▸ **Goal**: Wherever the string "with" appears in a line, extract that line.

▸ **Excerpt from a dataset**:

## begin

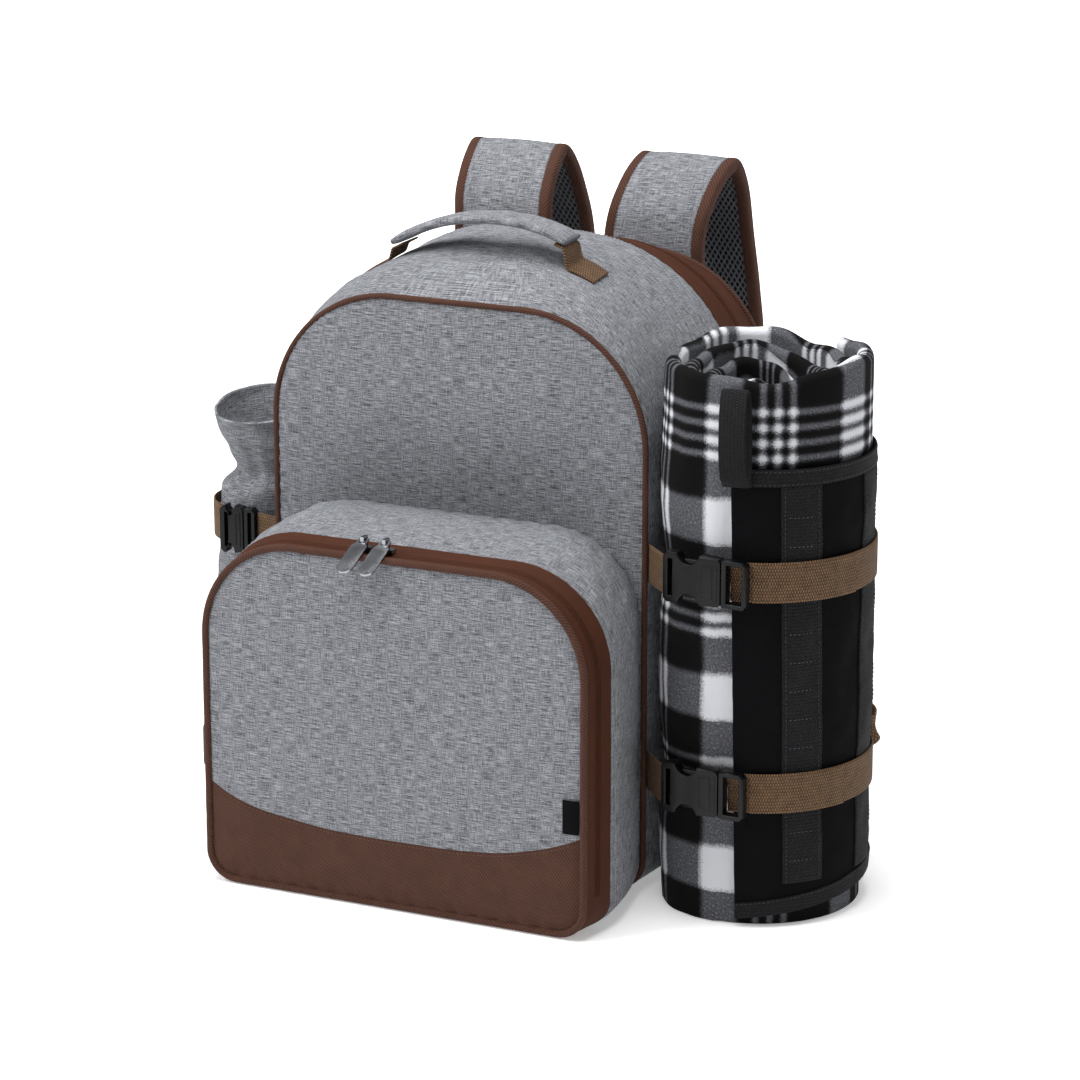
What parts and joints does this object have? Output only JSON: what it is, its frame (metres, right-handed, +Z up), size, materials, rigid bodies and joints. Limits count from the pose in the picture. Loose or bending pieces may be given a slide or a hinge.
{
  "type": "picnic cooler backpack with rolled blanket",
  "caption": "Soft cooler backpack with a front pocket, carrying handle, shoulder straps, side bottle holder and a plaid blanket rolled and strapped to one side.",
  "frame": {"origin": "on the ground under the middle of the main compartment, on its flat underside", "axes": "+Z up, +Y towards the wearer's back, -Y towards the pocket, +X towards the blanket"},
  "size_m": [0.5864, 0.4371, 0.517],
  "materials": {
    "grey_cloth": "woven grey melange, matt",
    "brown_cloth": "dark brown twill, matt",
    "zip_tape": "red-brown zip tape with a coil",
    "khaki_webbing": "ribbed khaki webbing",
    "black_webbing": "ribbed black webbing",
    "black_cloth": "black weave, slight sheen",
    "black_plastic": "moulded, semi-gloss",
    "satin_metal": "satin gunmetal",
    "fleece": "plaid fleece, matt",
    "spacer_mesh": "black spacer mesh"
  },
  "bodies": {
    "bag": {"back_panel": "grey_cloth", "blanket_flap": "black_cloth", "blanket_roll": "fleece", "bottle_holder": "grey_cloth", "flap_bottom_hem": "black_webbing", "flap_handle": "black_webbing", "flap_strip_front": "black_webbing", "flap_strip_side": "black_webbing", "flap_top_hem": "black_webbing", "front_panel": "grey_cloth", "handle_grip": "grey_cloth", "handle_tab_left": "khaki_webbing", "handle_tab_right": "khaki_webbing", "holder_buckle_female": "black_plastic", "holder_buckle_male": "black_plastic", "holder_strap": "khaki_webbing", "holder_strap_lower": "black_webbing", "holder_strap_short": "khaki_webbing", "main_gusset": "grey_cloth", "main_piping": "brown_cloth", "pocket_base_band": "brown_cloth", "pocket_front": "grey_cloth", "pocket_gusset": "grey_cloth", "pocket_piping": "brown_cloth", "pocket_zip_band": "zip_tape", "rear_piping": "brown_cloth", "rear_zip_band": "zip_tape", "rear_zip_slider": "satin_metal", "roll_buckle_lower_female": "black_plastic", "roll_buckle_lower_male": "black_plastic", "roll_buckle_upper_female": "black_plastic", "roll_buckle_upper_male": "black_plastic", "roll_strap_lower": "khaki_webbing", "roll_strap_lower_short": "khaki_webbing", "roll_strap_lower_tail": "khaki_webbing", "roll_strap_upper": "khaki_webbing", "roll_strap_upper_short": "khaki_webbing", "roll_strap_upper_tail": "khaki_webbing", "shoulder_strap_left": "grey_cloth", "shoulder_strap_right": "grey_cloth", "side_label": "black_cloth", "strap_adjuster_left": "black_plastic", "strap_adjuster_right": "black_plastic", "strap_binding_left_inner": "brown_cloth", "strap_binding_left_outer": "brown_cloth", "strap_binding_right_inner": "brown_cloth", "strap_binding_right_outer": "brown_cloth", "strap_mesh_left": "spacer_mesh", "strap_mesh_right": "spacer_mesh", "strap_webbing_left": "khaki_webbing", "strap_webbing_right": "khaki_webbing", "zip_slider_left": "satin_metal", "zip_slider_right": "satin_metal"},
    "pull_left": {"zip_pull_left": "satin_metal"},
    "pull_right": {"zip_pull_right": "satin_metal"}
  },
  "joints": [
    {"name": "pull_left_turn", "type": "hinge", "parent": "bag", "child": "pull_left", "pos_m": [-0.028, -0.20545, 0.28305], "axis": [-1, 0, 0], "range_deg": [0, 195]},
    {"name": "pull_right_turn", "type": "hinge", "parent": "bag", "child": "pull_right", "pos_m": [-0.01, -0.20545, 0.28305], "axis": [-1, 0, 0], "range_deg": [0, 195]}
  ]
}
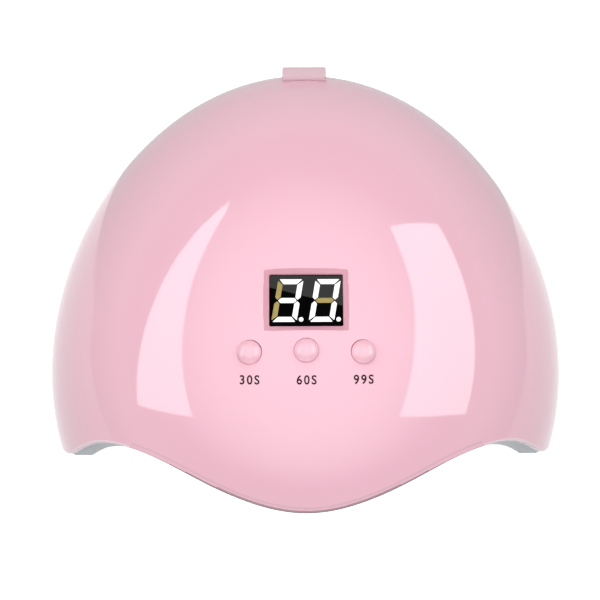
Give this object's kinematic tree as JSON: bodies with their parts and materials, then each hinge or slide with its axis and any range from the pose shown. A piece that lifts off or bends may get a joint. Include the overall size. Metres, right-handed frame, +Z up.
{
  "type": "uv led nail lamp",
  "caption": "Domed UV LED nail lamp with a wide hand opening, reflector bowl, LED beads, digital display and sprung push buttons.",
  "frame": {"origin": "on the table, under the centre of the lamp's bounding box", "axes": "+Z up, -Y out of the hand opening, +Y towards the power socket, +X to the right as seen from the front"},
  "size_m": [0.172, 0.1775, 0.08],
  "materials": {
    "shell_pink": "glossy moulded ABS, pale pink",
    "button_pink": "glossy moulded cap, pale pink",
    "liner_grey": "silver-grey reflector plastic",
    "display_black": "glossy black display face",
    "board_green": "solder mask",
    "plastic_black": "matt black plastic",
    "plastic_white": "matt white plastic",
    "led_yellow": "clear lens over a yellow phosphor",
    "steel": "plated steel",
    "rubber_grey": "soft rubber",
    "wire_red": "wire insulation",
    "wire_black": "wire insulation",
    "wire_white": "wire insulation"
  },
  "bodies": {
    "case": {"outer_shell": "shell_pink", "inner_liner": "liner_grey", "display_module": "display_black", "display_header_front": "plastic_black", "display_header_rear": "plastic_black", "control_board": "board_green", "board_screw_left": "steel", "board_screw_right": "steel", "mcu_chip": "plastic_black", "power_mosfet": "plastic_black", "filter_capacitor": "plastic_black", "power_connector": "plastic_white", "tact_switch_left": "plastic_black", "tact_switch_middle": "plastic_black", "tact_switch_right": "plastic_black", "led_strip_lower": "plastic_white", "led_strip_upper": "plastic_white", "led_strip_top": "plastic_white", "led_01": "led_yellow", "led_02": "led_yellow", "led_03": "led_yellow", "led_04": "led_yellow", "led_05": "led_yellow", "led_06": "led_yellow", "led_07": "led_yellow", "led_08": "led_yellow", "led_09": "led_yellow", "led_10": "led_yellow", "led_11": "led_yellow", "led_12": "led_yellow", "led_13": "led_yellow", "led_14": "led_yellow", "led_15": "led_yellow", "led_16": "led_yellow", "led_17": "led_yellow", "led_18": "led_yellow", "dc_jack": "plastic_black", "dc_jack_pin": "steel", "power_wire_positive": "wire_red", "power_wire_negative": "wire_black", "led_wire_left": "wire_white", "led_wire_right": "wire_white", "case_screw_1": "steel", "case_screw_2": "steel", "case_screw_3": "steel", "case_screw_4": "steel", "foot_1": "rubber_grey", "foot_2": "rubber_grey", "foot_3": "rubber_grey", "foot_4": "rubber_grey"},
    "left_button": {"button_left": "button_pink"},
    "middle_button": {"button_middle": "button_pink"},
    "right_button": {"button_right": "button_pink"},
    "left_plunger": {"switch_plunger_left": "plastic_white"},
    "middle_plunger": {"switch_plunger_middle": "plastic_white"},
    "right_plunger": {"switch_plunger_right": "plastic_white"}
  },
  "joints": [
    {"name": "left_button_press", "type": "slide", "parent": "case", "child": "left_button", "axis": [0, 0.1045, -0.9945], "range_m": [0, 0.00035], "stiffness_N_per_m": 500},
    {"name": "middle_button_press", "type": "slide", "parent": "case", "child": "middle_button", "axis": [0, 0.1045, -0.9945], "range_m": [0, 0.00035], "stiffness_N_per_m": 500},
    {"name": "right_button_press", "type": "slide", "parent": "case", "child": "right_button", "axis": [0, 0.1045, -0.9945], "range_m": [0, 0.00035], "stiffness_N_per_m": 500},
    {"name": "left_plunger_press", "type": "slide", "parent": "case", "child": "left_plunger", "axis": [0, 0.1045, -0.9945], "range_m": [0, 0.00035]},
    {"name": "middle_plunger_press", "type": "slide", "parent": "case", "child": "middle_plunger", "axis": [0, 0.1045, -0.9945], "range_m": [0, 0.00035]},
    {"name": "right_plunger_press", "type": "slide", "parent": "case", "child": "right_plunger", "axis": [0, 0.1045, -0.9945], "range_m": [0, 0.00035]}
  ],
  "couplings": [
    {"joint": "left_plunger_press", "follows": "left_button_press", "ratio": 1},
    {"joint": "middle_plunger_press", "follows": "middle_button_press", "ratio": 1},
    {"joint": "right_plunger_press", "follows": "right_button_press", "ratio": 1}
  ]
}
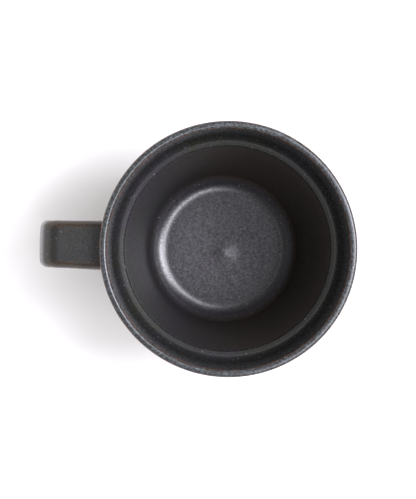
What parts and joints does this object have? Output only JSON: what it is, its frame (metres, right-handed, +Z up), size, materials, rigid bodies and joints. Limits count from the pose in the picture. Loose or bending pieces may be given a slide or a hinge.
{
  "type": "mug",
  "caption": "Stoneware mug: a tapered cup with a wider collar under its lip, a ledge inside, a bare foot ring and a squared strap handle.",
  "frame": {"origin": "on the cup's axis, in the plane that the foot ring stands on", "axes": "+Z up along the cup's axis, the handle points along -X, +Y to the side of the handle"},
  "size_m": [0.1203, 0.095, 0.092],
  "materials": {
    "clay": "matte",
    "slip": "matte",
    "liner_glaze": "satin",
    "rim_glaze": "satin",
    "coat_glaze": "satin"
  },
  "bodies": {
    "root": {"cup_body": "clay", "handle": "clay", "upper_slip_joint": "slip", "lower_slip_joint": "slip", "inside_glaze": "liner_glaze", "rim_glaze": "rim_glaze", "outside_glaze": "coat_glaze", "handle_glaze": "coat_glaze", "base_glaze": "coat_glaze"}
  },
  "joints": []
}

## end

▸ **Response to this task**:
  "type": "picnic cooler backpack with rolled blanket",
  "caption": "Soft cooler backpack with a front pocket, carrying handle, shoulder straps, side bottle holder and a plaid blanket rolled and strapped to one side.",
    "zip_tape": "red-brown zip tape with a coil",
Give this object's kinematic tree as JSON: bodies with their parts and materials, then each hinge or slide with its axis and any range from the pose shown. A piece that lifts off or bends may get a joint. Include the overall size. Metres, right-handed frame, +Z up.
  "caption": "Domed UV LED nail lamp with a wide hand opening, reflector bowl, LED beads, digital display and sprung push buttons.",
  "caption": "Stoneware mug: a tapered cup with a wider collar under its lip, a ledge inside, a bare foot ring and a squared strap handle.",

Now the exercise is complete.